The expedition course is an intermittent offering from the Department of Health, Physical Education and Recreation (HPER), part of the physical education degree program. Though the department offers several shorter excursions each semester, the expedition course puts an entirely new level of responsibility on its participants.

Students consult a topographic map of their intended route. (Photo courtesy Jesse Munday)

"[Outdoor Leadership students] get to develop and plan it, whereas all the other courses they are more or less a participant," explained T.J. Miller, HPER department director. In addition, he said, students are assigned leadership roles throughout the course. Plus, no other class comes close to 20 days in the field. The expedition - only open to upperclassmen - effectively combines all the skills, theory and leadership classes outdoor recreation students take toward their undergraduate degree.

T.J. Miller, foreground, chats with Jesse Munday on the trail. (Photo courtesy Erin Cutts / Prince William Sound College)

Miller selected a general region for this year's expedition, and students took the reins from there. During a one-credit course in the spring, each participant managed a different part of the planning process, checking in on Wednesday nights to hammer out a route and update each other on their progress. Some handled permits with the National Park Service, others coordinated and checked equipment. Some developed group meal plans while others developed a risk assessment strategy. On the side, students dehydrated meals and many even built their own pack rafts.

Though Miller directed the spring and summer courses, the 11 students collectively controlled most decisions.

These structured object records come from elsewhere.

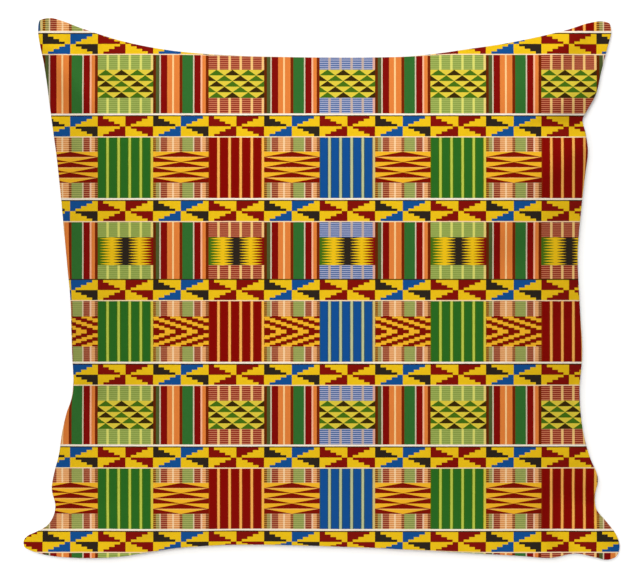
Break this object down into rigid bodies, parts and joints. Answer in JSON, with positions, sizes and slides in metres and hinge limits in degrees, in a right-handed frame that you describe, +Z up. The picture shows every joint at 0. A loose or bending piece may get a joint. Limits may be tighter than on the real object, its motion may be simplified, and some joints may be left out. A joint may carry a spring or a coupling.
{
  "type": "throw cushion in wax print fabric",
  "caption": "Square throw cushion in a strip-patterned printed cotton cover, knife-edged with corner ears, lying on its back to soften a seat or bed.",
  "frame": {"origin": "on the surface the cushion lies on, under the middle of its outline", "axes": "+X to the right across the printed front, +Y towards the front's top seam, +Z up out of the front face"},
  "size_m": [0.4454, 0.406, 0.1273],
  "materials": {
    "printed_cotton": "plain-weave cotton print in yellow, red, green, blue and black, matt"
  },
  "bodies": {
    "root": {"cushion": "printed_cotton"}
  },
  "joints": []
}
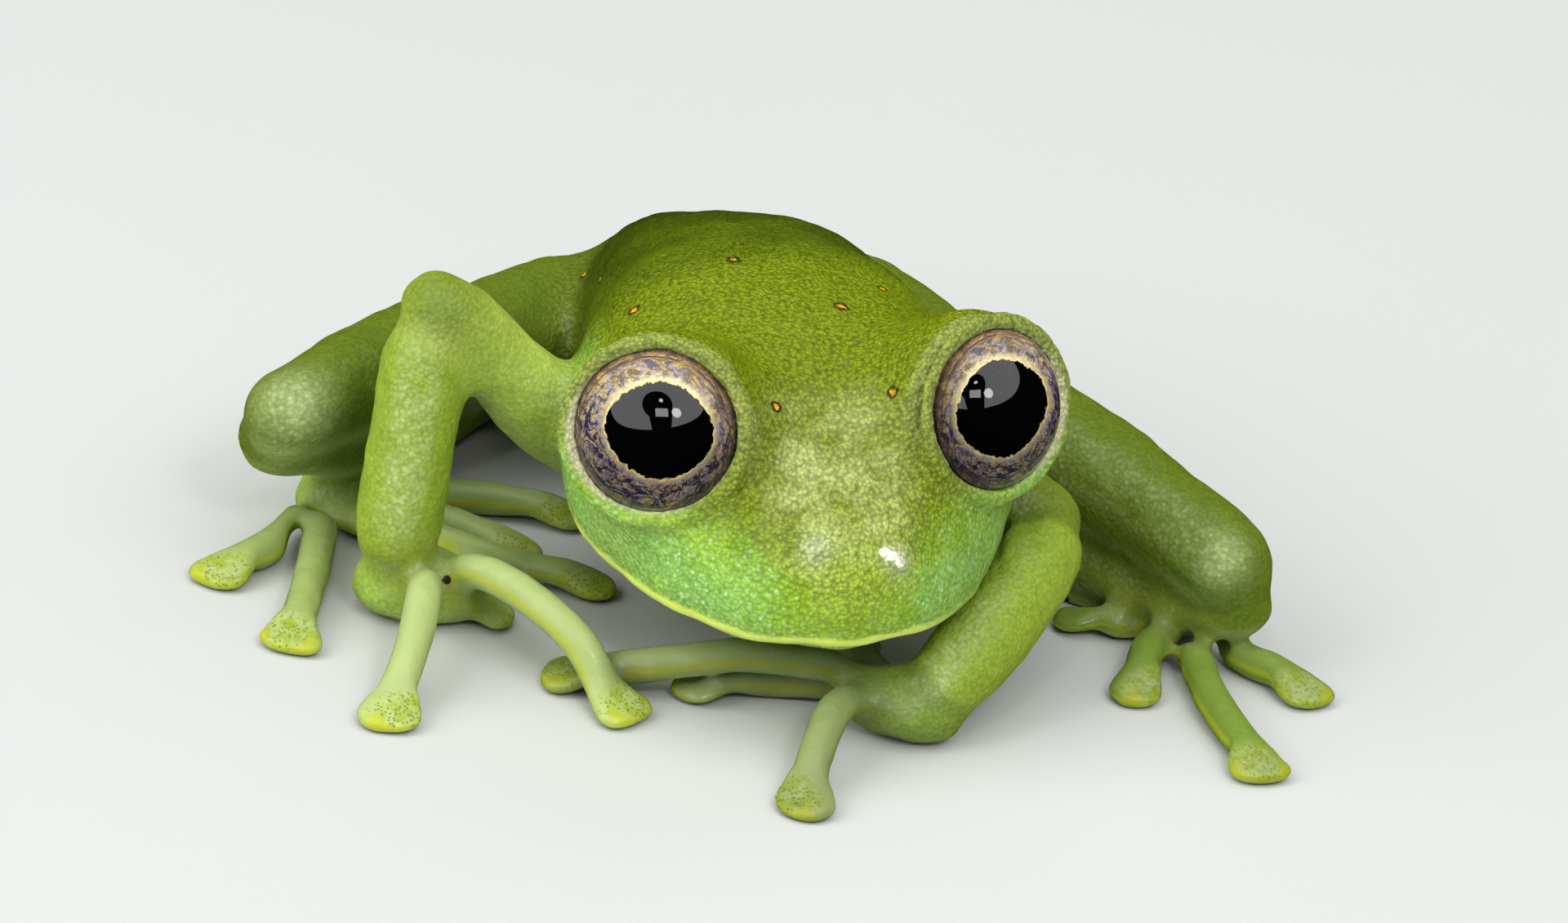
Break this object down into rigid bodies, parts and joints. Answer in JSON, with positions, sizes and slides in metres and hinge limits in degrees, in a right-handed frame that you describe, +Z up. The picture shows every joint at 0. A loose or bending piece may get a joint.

The class hit the trail on May 20 from the end of Nabesna Road. By June 10, the students and professors would hike nearly 150 miles and float another 90 down the Copper River.

Another day winds down on the 20-day expedition course. (Photo courtesy Erin Cutts / Prince William Sound College)

Into the woods

Monika Fleming (Photo courtesy Monika Fleming)

"It was nerve-wracking the day before [we left]. I was so freaked out," recalled Monika Fleming, a geology and interdisciplinary studies double major, with a focus on outdoor recreation. "After day one, it all came together. We were lucky we were well-prepared because we got thrown a million curveballs."

For starters, she said, the group woke up under two inches of snow the first morning. Then there was hail and thunder and icy rapids to contend with. After three days of pack rafting and hiking, they approached Cooper Pass, still heavily snowed in after a strong winter.

"[The pass] was maybe the distance from the library to the Natural Sciences Building but it took us four or five hours," Monika recalled. "You would just take a step and the packs were so heavy you would just sink down to the top of your thighs."

Ice cleats + paddles = summer in Alaska. (Photo courtesy Erin Cutts / Prince William Sound College)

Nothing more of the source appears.